Data Structures, Algorithms, & Applications in Java
Chapter 14, Exercise 9

(a)

The size of the array tree[] is m where m is the smallest integer >= n that is a power of 2. It may be shown that n <= m < 2n - 1. Therefore, the additional space is for at most n - 1 positions of tree.

(b)

The new implementation is given below.

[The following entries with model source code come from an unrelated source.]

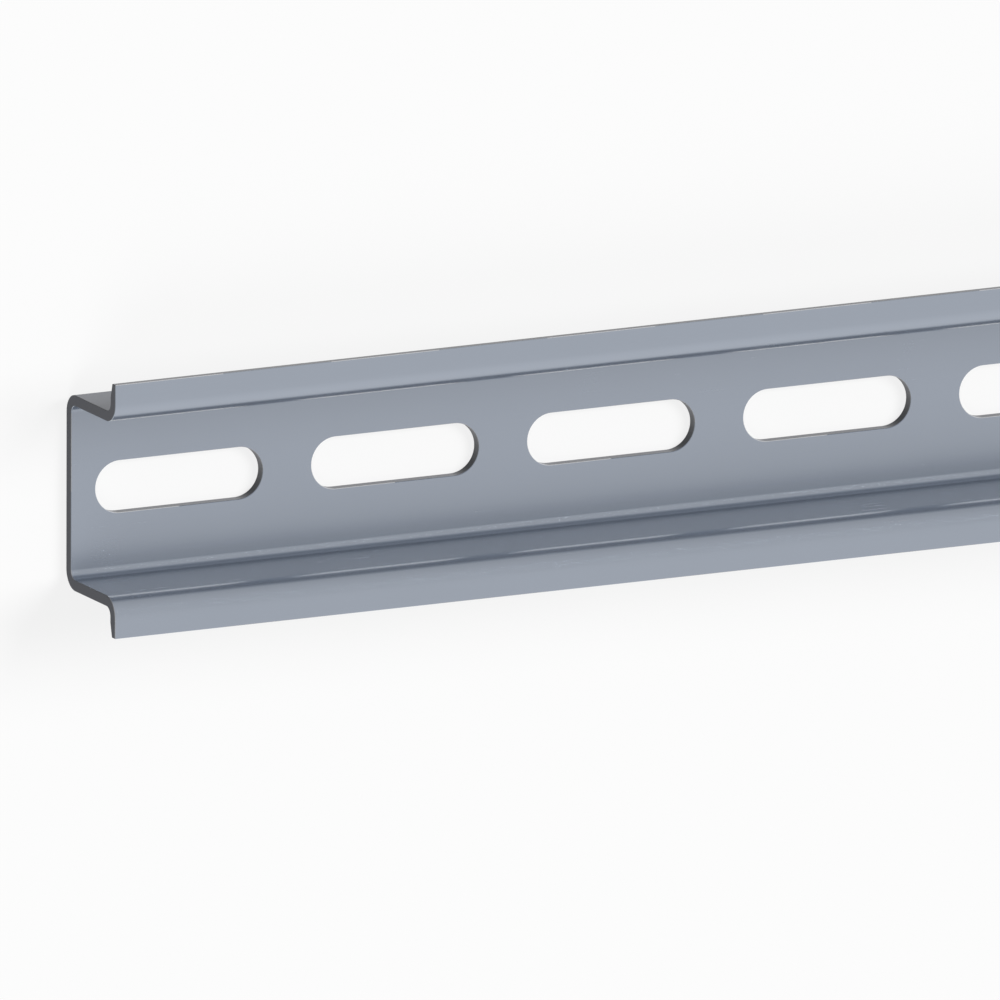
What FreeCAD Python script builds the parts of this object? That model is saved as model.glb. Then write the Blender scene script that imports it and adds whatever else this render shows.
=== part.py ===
"""Slotted mounting rail of hat section, roll-formed from one strip of steel.

Lengths are in millimetres. The rail lies on the back of its web, as on a panel:
X runs along it, Y across it, and Z from the panel up to the front of the lips.
The origin is the middle of the web's back face.
"""
import FreeCAD, Part
import math
import os
import Sketcher
from FreeCAD import Vector

START, END, CENTRE = 1, 2, 3  # points of a line or an arc in a sketch
ORIGIN = (-1, 1)  # a sketch's own origin
ACROSS_AXIS = -1  # a sketch's own horizontal axis

SIZES = [
    ("rail_length", 1000.0, "length that the stock is sold in"),
    ("rail_depth", 15.0, "back of the web to the front of the lips"),
    ("hat_width", 27.0, "across the outer faces of the two side walls"),
    ("lip_width", 4.0, "outer face of a side wall to the edge of its lip"),
    ("strip_thickness", 1.5, "thickness of the strip"),
    ("bend_radius", 1.2, "inside radius of every bend"),
    ("lip_flat", 0.8, "full thickness of a lip beyond its bend"),
    ("edge_thickness", 1.0, "lip at its edge, thinned from behind"),
    ("slot_length", 25.0, "end to end, with the round ends"),
    ("slot_width", 7.2, "across the rail"),
    ("slot_bridge", 7.258, "web left between two slots"),
]

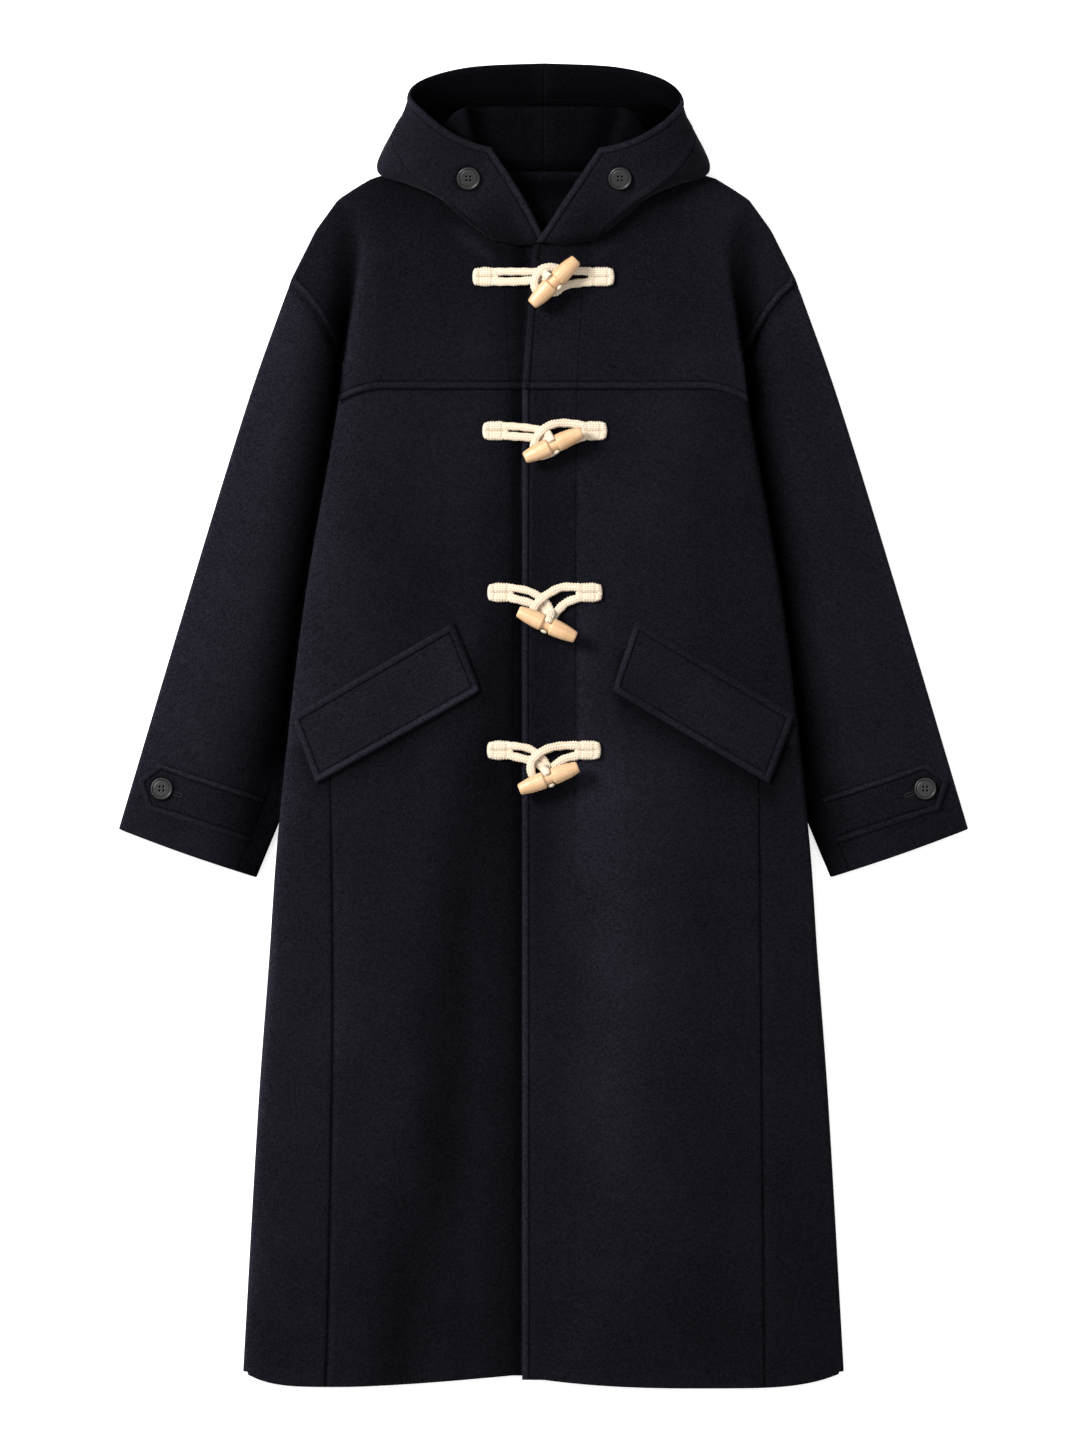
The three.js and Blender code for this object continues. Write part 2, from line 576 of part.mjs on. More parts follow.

The data member offset equals m-1. Since the players and internal nodes are in different arrays, it is still necessary to play lowest-level matches separately from the remaining matches.

---

public class FullWinnerTree implements WinnerTree
{
   // data members
   int offset;           // 2^ceil(log n) - 1
   int [] tree;          // array for winner tree
   Playable [] player;   // array of players

   // only default constructor available

   /** @return the winner of the tournament
     * @return 0 if there are no players */
   public int getWinner()
      {return (tree == null) ? 0 : tree[1];}

   /** initialize winner tree for thePlayer[1:thePlayer.length-1] */
   public void initialize(Playable [] thePlayer)
   {
      int n = thePlayer.length - 1;
      if (n < 2)
         throw new IllegalArgumentException
                   ("must have at least 2 players");

      // compute  smallest m >= n and a power of 2
      int m;
      for (m = 1; m < n; m += m);
   
      // set instance data members
      player = thePlayer;
      tree = new int [m];
      offset = m - 1;
   
      int p = (n + offset) / 2;  // tree[p] is largest p where a match is played

      // play match at tree[p]
      if (n % 2 == 1)
         // n is odd, tree[p] has only one child
          tree[p] = n;
      else
         // n is even, tree[p] has two children
         tree[p] = player[n - 1].winnerOf(player[n]) ? n - 1 : n;

      // play remaining matches at lowest level
      int lp = 1;  // player[lp] is left child player
      for (int i = m / 2; i < p; i++)
      {
         tree[i] = player[lp].winnerOf(player[lp + 1]) ? lp : lp + 1;
         lp += 2;
      }

      // play matches at remaining levels
      for (int i = p / 2; i >= 1; i--)
      {
          int lc = 2 * i;  // index of left child of node i
          if (tree[lc + 1] == 0)
             // no right child
             tree[i] = tree[lc];
          else
             tree[i] = player[tree[lc]].winnerOf(player[tree[lc + 1]]) ?
                                        tree[lc] : tree[lc + 1];
      }
   }
   
   
   /** replay matches for player i */
   public void rePlay(int i)
   {
      int n = player.length - 1;  // number of players
      if (i <= 0 || i > n)
         throw new IllegalArgumentException("No player " + i);
   
      // play first match
      int p = (i + offset) / 2;  // node for first match
      if (2 * p + 1 > n)
         // only player for this match
         tree[p] = i;
      else
      {// two players
         int lp = 2 * p - offset;   // left player
         tree[p] = player[lp].winnerOf(player[lp + 1]) ? lp : lp + 1;
      }

      // play remaining matches
      p /= 2;  // move to parent
      for (; p >= 1; p /= 2)
         if (tree[2 * p + 1] == 0)
            // only one player
            tree[p] = tree[2 * p];
         else
            // two players
            tree[p] = player[tree[2 * p]].winnerOf(
                      player[tree[2 * p + 1]]) ? tree[2 * p] : tree[2 * p + 1];
   }
}

(c)

A test program, input and output appear in the files FullWinnerTree.*.

(d)

Although the asymptotic complexity of both implementations is the same, we expect the implementation of this exercise to take more time than taken by the implementation of the text because most of the matches played in the implementation of this exercise require us to determine whether or not we have a right child player. Such a determination is not done in the implementation of the text.